REQUEST: Restate, word for word, every line of the data.
--------------------------------
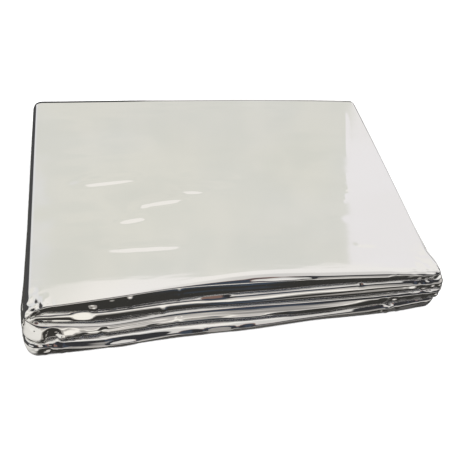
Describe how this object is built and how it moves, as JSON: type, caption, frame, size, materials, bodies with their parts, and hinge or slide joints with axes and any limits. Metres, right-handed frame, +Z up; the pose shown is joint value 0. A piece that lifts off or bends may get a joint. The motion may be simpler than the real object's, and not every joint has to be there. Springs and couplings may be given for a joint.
{
  "type": "folded emergency foil blanket",
  "caption": "Bright metallised film rescue blanket folded back and forth into a flat pocket-size packet, to be unfolded and wrapped round a person to keep warmth in.",
  "frame": {"origin": "middle of the folded packet's box on the surface it lies on", "axes": "+X along the packet's long side, +Y from its closed front folds to its back, +Z up"},
  "size_m": [0.1282, 0.0902, 0.0163],
  "materials": {
    "metallised_film": "bright mirror-like aluminised plastic film with soft creases"
  },
  "bodies": {
    "root": {"foil_blanket": "metallised_film"}
  },
  "joints": []
}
--------------------------------
SOLUTION TO THIS EXERCISE:
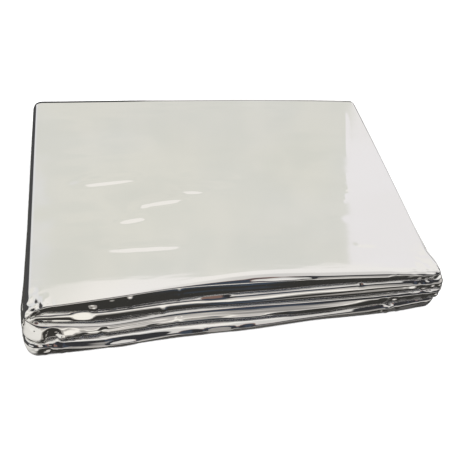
Describe how this object is built and how it moves, as JSON: type, caption, frame, size, materials, bodies with their parts, and hinge or slide joints with axes and any limits. Metres, right-handed frame, +Z up; the pose shown is joint value 0. A piece that lifts off or bends may get a joint. The motion may be simpler than the real object's, and not every joint has to be there. Springs and couplings may be given for a joint.
{
  "type": "folded emergency foil blanket",
  "caption": "Bright metallised film rescue blanket folded back and forth into a flat pocket-size packet, to be unfolded and wrapped round a person to keep warmth in.",
  "frame": {"origin": "middle of the folded packet's box on the surface it lies on", "axes": "+X along the packet's long side, +Y from its closed front folds to its back, +Z up"},
  "size_m": [0.1282, 0.0902, 0.0163],
  "materials": {
    "metallised_film": "bright mirror-like aluminised plastic film with soft creases"
  },
  "bodies": {
    "root": {"foil_blanket": "metallised_film"}
  },
  "joints": []
}